Robert Edsel's Blog

Posts Tagged ‘Rutgers University’

MARKING PROGRESS: THE MISSION OF THE MONUMENTS MEN FOUNDATION

April 19th, 2010 | 4:41 pm

James A Leach (Photo Courtesy of NEH)

One sure sign of demonstrable progress is the ongoing public recognition by key government officials of our efforts to recognize and preserve the legacy of the Monuments Men.  Last week the recently appointed Chairman of the National Endowment for the Humanities, a great friend and supporter of the Monuments Men Foundation, Jim Leach, spoke at a conference on cultural heritage at Rutgers University in New Brunswick, New Jersey.  One key aspect of his speech concerned the work of the Monuments Men and the role of the Foundation in making their story broadly visible.  Below is an excerpt of that portion of his remarks.  Those wishing to read the full text of his speech may do so by clicking on the following link: http://www.neh.gov/whoweare/speeches/04102010.html

As preservationists know, one of the most respectful cultural moments in our history came at a signal moment at the end of World War II when a small cadre of American military officers came to be cultural heroes. Subsequently dubbed the “Monuments Men,” they led in cataloguing and returning works of looted art from Nazi hands to countries of origin. It is only in the last dozen years or so that historians and filmmakers—one supported by the NEH—have begun to bring perspective to the unprecedented displacement of cultural artifacts that the Second World War precipitated. Unlike other nations that have too frequently absconded with art treasures as booty of war, the American military wisely recognized that cultural objects belonged to original owners rather than conquering armies. It would have been a public insult of unpardonable dimension to have taken a culturally punitive tack.

As chairman of a House Committee with jurisdiction over banking matters, I held four years of hearings in the mid-1990s on the greatest mass theft in history, a subject which for decades had been historically slighted because Nazi avarice was so overwhelmed by its accompaniment with the greatest mass murder in history. What we unearthed in stories of victims and from perspectives applied by historians and philosophers to the shadowy corners of the Holocaust where greed reined was an axiom about the nature of evil: The genesis of evil may begin with perpetrators of violence and injustice, but complicity too frequently lies beyond the perpetrator with those who cloak themselves in the legitimacy of private business and genteel society. Indifferent to the most unpardonable ramifications of human prejudice, many of the seemingly best and brightest in civilization’s most advanced cultures manipulated with little compunction manifestly oppressive circumstances in furtherance of self-interest.

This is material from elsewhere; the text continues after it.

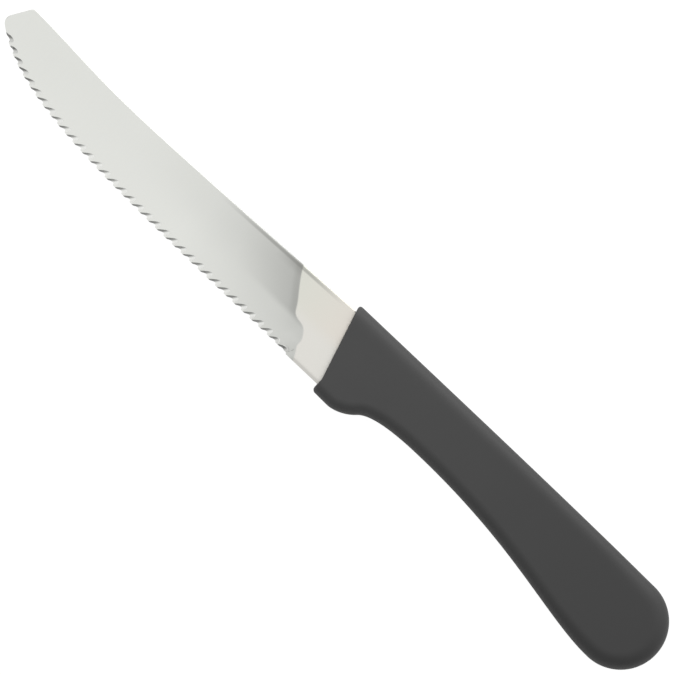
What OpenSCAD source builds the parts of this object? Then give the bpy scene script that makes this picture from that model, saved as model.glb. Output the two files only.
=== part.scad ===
// A steak knife that lies on its side: a serrated blade of sheet steel with a blunt round
// nose, and a plastic handle that is moulded around the blade's hidden tang.
// +X runs from the handle to the tip, +Y from the spine to the cutting edge, and +Z up
// from the surface that the knife lies on. The origin is on that surface, under the
// middle of the knife's length and of the handle's height.

/* [Blade] */
// Length in front of the handle, to the nose's corner before it is rounded
blade_l = 108.4; // [96:0.1:124]
// Height at the heel, from the spine to the cutting edge
blade_h = 18.8; // [17.5:0.1:19.6]
// Thickness of the sheet
blade_t = 1.2; // [1:0.05:1.6]
// Thickness that the taper grind leaves at the cutting edge
edge_t = 0.2; // [0.16:0.01:0.3]
// Thickness of the spine at the tip
tip_t = 0.9; // [0.8:0.05:1.2]
// How far the spine runs below the top edge of the handle
spine_drop = 1.8; // [1.4:0.1:2.4]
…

Our Congressional hearings helped galvanize many European parliaments to hold comparable reviews and led to an international conference which I chaired at the State Department on Holocaust era displacement of art. These hearings and the art conference, as well as the work of an extraordinary Under Secretary of State, Stuart Eizenstat, sparked increased attention not only to the war-time role of international banks and insurance companies where symbolic additional victim compensation packages were developed, but led to the drawing up of new national and international art provenance standards for museums.